### What you will do
Reproduce precisely the lines between the start of the data below and the line with "grip_len = 109.8; // [98:0.1:122]", both included.

### Record list
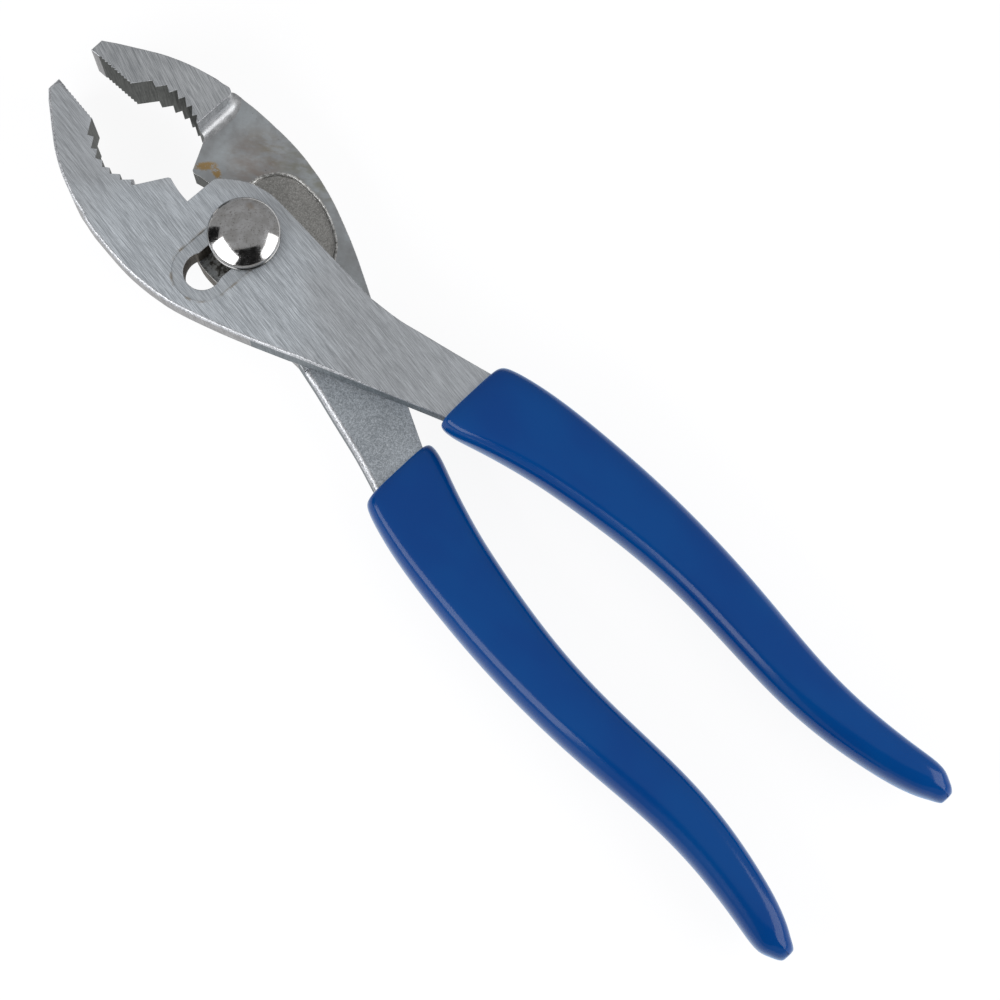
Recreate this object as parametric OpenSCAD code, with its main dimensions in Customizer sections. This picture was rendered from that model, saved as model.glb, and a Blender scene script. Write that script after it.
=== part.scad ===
/* [Reach along the tool] */
// Pivot axis to the tips of the jaws
jaw_len = 45.6; // [43:0.1:49]
// Pivot axis to the upper edge of the grips
neck_len = 49.7; // [47:0.1:54]
// Length of a dipped grip
grip_len = 109.8; // [98:0.1:122]

/* [Head] */
// Pivot axis to the outermost edge of the front half
front_reach = 19.8; // [19.2:0.1:21.2]
// Pivot axis to the outermost edge of the rear half
rear_reach = 19.2; // [18.6:0.1:20.6]
// Pivot axis to the straight inner edge of either half
boss_r = 8.85; // [8.4:0.05:9.6]
// Thickness of the front half where they lap
front_t = 5.2; // [4.4:0.1:6.2]
// Thickness of the rear half where they lap
rear_t = 6.1; // [5.2:0.1:7]
// Gap between the two lapped faces
lap_gap = 0.06; // [0.02:0.01:0.2]
// Pivot axis to the shoulder where a jaw gets its full thickness
shoulder_y = 21.6; // [21:0.1:23]
// Radius in the corner of that shoulder
shoulder_r = 2.3; // [0.8:0.1:2.6]
// Radius that rounds the outer end of that shoulder, seen from above
end_r = 2; // [1.4:0.1:2.6]
// Depth of the as-forged pocket in each lapped face
pocket_d = 0.7; // [0.3:0.1:1.2]
// Radius of the flat pad that the pocket leaves round the pivot
pad_r = 8; // [7.2:0.1:8.4]

/* [Jaws] */
// Mid line to the inner corner of a jaw tip, as drawn partly open
tip_gap = 4; // [3.6:0.1:4.6]
// Width of the blunt end of a jaw
tip_w = 2.6; // [1.8:0.1:3.4]
// Plain land between a jaw tip and its fine teeth
land_len = 1.9; // [1:0.1:3]
// Pivot axis to the end of the fine teeth
fine_y = 35.8; // [35.4:0.1:36.4]
// Mid line to the end of the fine teeth
fine_x = 4.75; // [4.5:0.05:5.2]
// Number of fine teeth
fine_count = 10; // [6:1:14]
// Depth of the fine teeth in the front jaw
front_fine_d = 0.15; // [0.05:0.05:0.4]
// Depth of the fine teeth in the rear jaw
rear_fine_d = 0.3; // [0.05:0.05:0.4]
// Pivot axis to the centre of the pipe hollow
pipe_y = 26.8; // [26.4:0.1:27.2]
// Radius of the pipe hollow in the front jaw, to the points of its teeth
front_pipe_r = 8.8; // [8.4:0.1:9.2]
// Radius of the pipe hollow in the rear jaw, to the points of its teeth
rear_pipe_r = 9.2; // [8.8:0.1:9.5]
// Depth of the coarse teeth
tooth_d = 1; // [0.6:0.1:1.3]

/* [Wire cutter] */
// Mid line to the cutting lip
lip_x = 2.2; // [2:0.1:2.6]
// Pivot axis to the cutting lip of the front jaw
front_lip_y = 17.3; // [16.6:0.1:18]
// Pivot axis to the cutting lip of the rear jaw
rear_lip_y = 16.8; // [16.2:0.1:17.6]
// Width of the blunt edge along a cutting lip
lip_flat = 0.5; // [0.2:0.1:0.8]
// Mid line to the root of the notch below the lip
notch_x = 3; // [2.8:0.1:3.3]
// Pivot axis to the root of the notch
notch_y = 12; // [11.6:0.1:12.6]

/* [Pivot] */
// Radius of the pivot bolt's shank
bolt_r = 3.4; // [3:0.05:3.6]
// Half the distance across the two flats on the shank
flat_half = 2.95; // [2.6:0.05:2.95]
// Radius of the bolt's thread
thread_r = 2.9; // [2.5:0.05:2.95]
// Radial clearance of the bolt in its round bore
bore_clear = 0.05; // [0.02:0.01:0.09]
// Clearance of the bolt in the slot
slot_clear = 0.09; // [0.04:0.01:0.15]
// Radial clearance between the thread and the nut
nut_clear = 0.03; // [0.01:0.01:0.06]
// Distance between the two places of the bolt in the slot
slot_travel = 10; // [9:0.1:10.4]
// Slope of the slot against the square across the tool
slot_slope = 2.6; // [0:0.1:5]
// Half width of the shallow track round the slot
track_r = 5.7; // [5:0.1:6.2]
// Depth of that track
track_d = 0.2; // [0.1:0.05:0.4]
// Radius of the domed bolt head
head_r = 6.6; // [6.3:0.1:7.2]
// Height of the straight rim under the dome
rim_h = 2.2; // [0.8:0.1:2.6]
// Step from the rim in to the dome
rim_step = 0.05; // [0.05:0.05:0.6]
// Height of the dome above its rim
dome_h = 2.6; // [2:0.1:3.4]
// Width of the nut across its flats
nut_af = 10; // [9:0.5:12]
// Height of the nut
nut_h = 2.3; // [2:0.1:3.6]

/* [Grips] */
// Mid line to the outermost edge of the front grip
front_grip_reach = 22.9; // [22:0.1:25]
// Mid line to the outermost edge of the rear grip
rear_grip_reach = 23.4; // [22:0.1:25]
// Greatest thickness of a grip
grip_t = 11.4; // [10.2:0.1:12.4]
// Squareness of a grip's section, where 2 is an ellipse
grip_square = 2.7; // [2.2:0.1:3.4]
// Thickness of either grip inside the steel at its upper edge
inner_dip = 1.45; // [1:0.05:2]
// Thickness of the front grip outside the steel at its upper edge
front_dip = 4; // [3:0.1:4.6]
// Thickness of the rear grip outside the steel at its upper edge
rear_dip = 3.8; // [3:0.1:4.4]
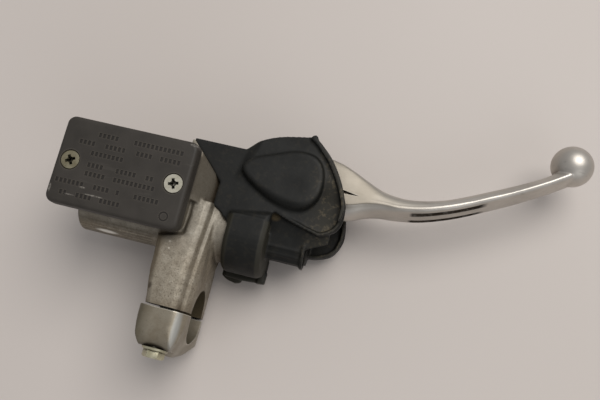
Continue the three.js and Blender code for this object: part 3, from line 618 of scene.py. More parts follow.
MATERIALS = {
    "cast_aluminium": cast_metal(),
    "lever_aluminium": lever_metal(),
    "cover_plastic": lid_plastic(),
    "black_rubber": rubber(),
    "yellow_zinc": plated("yellow_zinc", (0.37, 0.34, 0.225), (0.55, 0.52, 0.39)),
    "dark_steel": plated("dark_steel", (0.16, 0.155, 0.15), (0.27, 0.26, 0.25)),
    "brass": plated("brass", (0.38, 0.27, 0.1), (0.55, 0.41, 0.18)),
    "white_nylon": nylon(),
}
CAP_METAL = cap_metal()
BRIGHT_ZINC = plated("bright_zinc", (0.47, 0.44, 0.345), (0.68, 0.645, 0.54))
DULL_ZINC = plated("dull_zinc", (0.185, 0.16, 0.1), (0.29, 0.262, 0.18), 0.45)


def dressed(made, slot, body, node, material=None):
    """Gives a piece its material, the body it moves with, and the CAD node it stands in for."""
    made.data.materials.clear()
    made.data.materials.append(material or MATERIALS[slot])
    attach(made, body)
    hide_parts(node)


for subpart in frame["record"]["subparts"]:
    cad_mesh = frame["nodes"][subpart["node"]].data
    cad_mesh.materials.clear()
    cad_mesh.materials.append(MATERIALS[subpart["material_slot"]])


# ---- body casting


def reservoir_shell():
    """The reservoir's outside: its walls draw in a little towards the bottom."""
    rings = []
    for z, inset in ((RESERVOIR_BOTTOM, 1.3), (RIM_Z, 0)):
        length, width = RESERVOIR_LENGTH - 2 * inset, RESERVOIR_WIDTH - 2 * inset
        outline = rounded_rectangle(length, width, COVER_CORNER)
        rings.append([(x, y, z) for x, y in outline])
    return tilted(lofted("reservoir_shell", rings))


def reservoir_hollow():
    """The room for the fluid, less the two bosses that take the cover's screws."""
    space = prism("hollow", rounded_rectangle(HOLLOW_LENGTH, HOLLOW_WIDTH, 2.5), HOLLOW_BOTTOM, 1)
    for side in (-1, 1):
        boss = rod("boss", 4.4, HOLLOW_BOTTOM - 1, 2, 32)
        cut(space, moved(boss, (side * SCREW_SPACING / 2, 0, 0)))
    return tilted(space)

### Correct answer
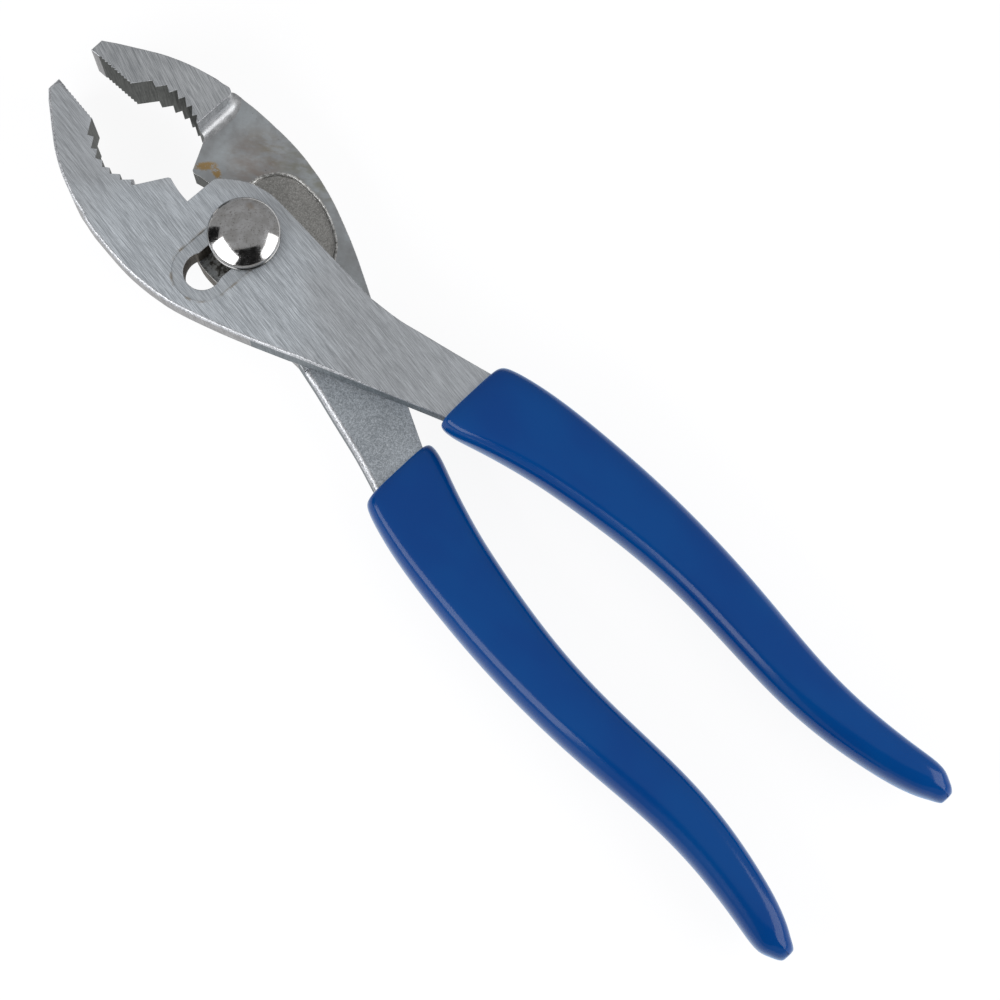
Recreate this object as parametric OpenSCAD code, with its main dimensions in Customizer sections. This picture was rendered from that model, saved as model.glb, and a Blender scene script. Write that script after it.
=== part.scad ===
/* [Reach along the tool] */
// Pivot axis to the tips of the jaws
jaw_len = 45.6; // [43:0.1:49]
// Pivot axis to the upper edge of the grips
neck_len = 49.7; // [47:0.1:54]
// Length of a dipped grip
grip_len = 109.8; // [98:0.1:122]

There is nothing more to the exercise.